Wherever "bodies" appears in a line, copy that line.

____________________

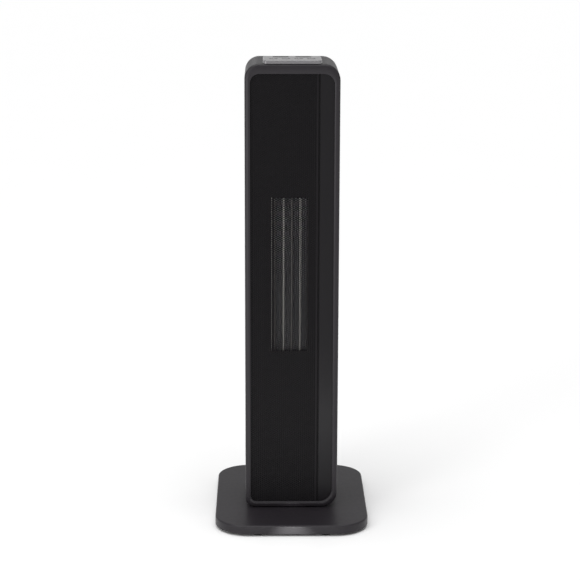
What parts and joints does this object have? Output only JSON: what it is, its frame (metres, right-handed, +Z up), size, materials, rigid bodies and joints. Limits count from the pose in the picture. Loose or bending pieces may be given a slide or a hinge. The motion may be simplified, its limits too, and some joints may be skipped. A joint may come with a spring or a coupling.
{
  "type": "tower space heater",
  "caption": "Slim oscillating ceramic tower heater: perforated front grille in a rounded frame, top control panel, rear intake filter, wide weighted base.",
  "frame": {"origin": "on the floor under the middle of the base, on the oscillation axis", "axes": "+Z up, -Y towards the front grille, +X to the right of someone facing the grille"},
  "size_m": [0.193, 0.238, 0.5857],
  "materials": {
    "shell_plastic": "fine satin texture",
    "inner_plastic": "plain moulded",
    "grille_metal": "fine perforated sheet, satin black",
    "strip_plastic": "smooth satin gloss",
    "panel_gloss": "pearl grey gloss",
    "lens_gloss": "dark polished lens",
    "rubber": "soft matt",
    "steel": "zinc plated",
    "ceramic": "pressed ceramic heating stones in a metal tube",
    "aluminium": "rolled",
    "nylon": "natural",
    "board_laminate": "printed circuit laminate",
    "motor_steel": "plated can",
    "filter_mesh": "woven dust screen"
  },
  "bodies": {
    "base": {"base_shell": "shell_plastic", "base_plate": "inner_plastic", "ballast_plate": "steel", "pivot_post": "inner_plastic", "slide_ring": "nylon", "fixed_gear": "nylon", "foot_1": "rubber", "foot_2": "rubber", "foot_3": "rubber", "foot_4": "rubber", "base_screw_1": "steel", "base_screw_2": "steel", "base_screw_3": "steel", "base_screw_4": "steel"},
    "tower": {"body_shell": "shell_plastic", "front_bezel": "shell_plastic", "front_grille": "grille_metal", "side_strip": "strip_plastic", "air_baffle": "inner_plastic", "rear_cover": "shell_plastic", "control_panel": "panel_gloss", "display_lens": "lens_gloss", "signal_lens": "lens_gloss", "control_board": "board_laminate", "ptc_bar_1": "ceramic", "ptc_bar_2": "ceramic", "ptc_bar_3": "ceramic", "ptc_bar_4": "ceramic", "ptc_bar_5": "ceramic", "fin_pack_1": "aluminium", "fin_pack_2": "aluminium", "fin_pack_3": "aluminium", "fin_pack_4": "aluminium", "heater_end_bottom": "inner_plastic", "heater_end_top": "inner_plastic", "heater_duct": "steel", "thermal_cutout": "steel", "fan_housing": "inner_plastic", "fan_bush": "nylon", "fan_motor": "motor_steel", "osc_motor": "motor_steel", "power_board": "board_laminate", "tilt_bracket": "inner_plastic", "handle_cup": "inner_plastic", "rocker_frame": "inner_plastic", "cord_gland": "rubber", "rear_screw_1": "steel", "rear_screw_2": "steel"},
    "fan": {"fan_wheel": "aluminium", "fan_shaft": "steel"},
    "pinion": {"osc_pinion": "nylon"},
    "tilt_weight": {"tilt_weight": "steel"},
    "filter": {"filter_door": "shell_plastic", "filter_screen": "filter_mesh"},
    "rocker": {"rocker_switch": "lens_gloss"},
    "button_1": {"button_1": "panel_gloss"},
    "button_2": {"button_2": "panel_gloss"},
    "button_3": {"button_3": "panel_gloss"},
    "button_4": {"button_4": "panel_gloss"}
  },
  "joints": [
    {"name": "oscillation", "type": "hinge", "parent": "base", "child": "tower", "pos_m": [0, 0, 0.014], "axis": [0, 0, 1], "range_deg": [-35, 35]},
    {"name": "pinion_spin", "type": "hinge", "parent": "tower", "child": "pinion", "pos_m": [-0.03325, 0, 0.0206], "axis": [0, 0, 1], "range_deg": [-95, 95]},
    {"name": "fan_spin", "type": "hinge", "parent": "tower", "child": "fan", "pos_m": [0, 0.01205, 0.31], "axis": [0, 0, 1], "continuous": true},
    {"name": "tilt_swing", "type": "hinge", "parent": "tower", "child": "tilt_weight", "pos_m": [0.0305, -0.0337, 0.0426], "axis": [1, 0, 0], "range_deg": [-20, 20]},
    {"name": "filter_pull", "type": "slide", "parent": "tower", "child": "filter", "axis": [0, 1, 0], "range_m": [0, 0.06]},
    {"name": "rocker_tip", "type": "hinge", "parent": "tower", "child": "rocker", "pos_m": [0.0305, 0.049, 0.0588], "axis": [-1, 0, 0], "range_deg": [0, 14]},
    {"name": "button_1_press", "type": "slide", "parent": "tower", "child": "button_1", "axis": [0, 0, -1], "range_m": [0, 0.001], "stiffness_N_per_m": 400},
    {"name": "button_2_press", "type": "slide", "parent": "tower", "child": "button_2", "axis": [0, 0, -1], "range_m": [0, 0.001], "stiffness_N_per_m": 400},
    {"name": "button_3_press", "type": "slide", "parent": "tower", "child": "button_3", "axis": [0, 0, -1], "range_m": [0, 0.001], "stiffness_N_per_m": 400},
    {"name": "button_4_press", "type": "slide", "parent": "tower", "child": "button_4", "axis": [0, 0, -1], "range_m": [0, 0.001], "stiffness_N_per_m": 400}
  ],
  "couplings": [
    {"joint": "pinion_spin", "follows": "oscillation", "ratio": 2.6667}
  ]
}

____________________

> **Response for this exercise**:
What parts and joints does this object have? Output only JSON: what it is, its frame (metres, right-handed, +Z up), size, materials, rigid bodies and joints. Limits count from the pose in the picture. Loose or bending pieces may be given a slide or a hinge. The motion may be simplified, its limits too, and some joints may be skipped. A joint may come with a spring or a coupling.
  "bodies": {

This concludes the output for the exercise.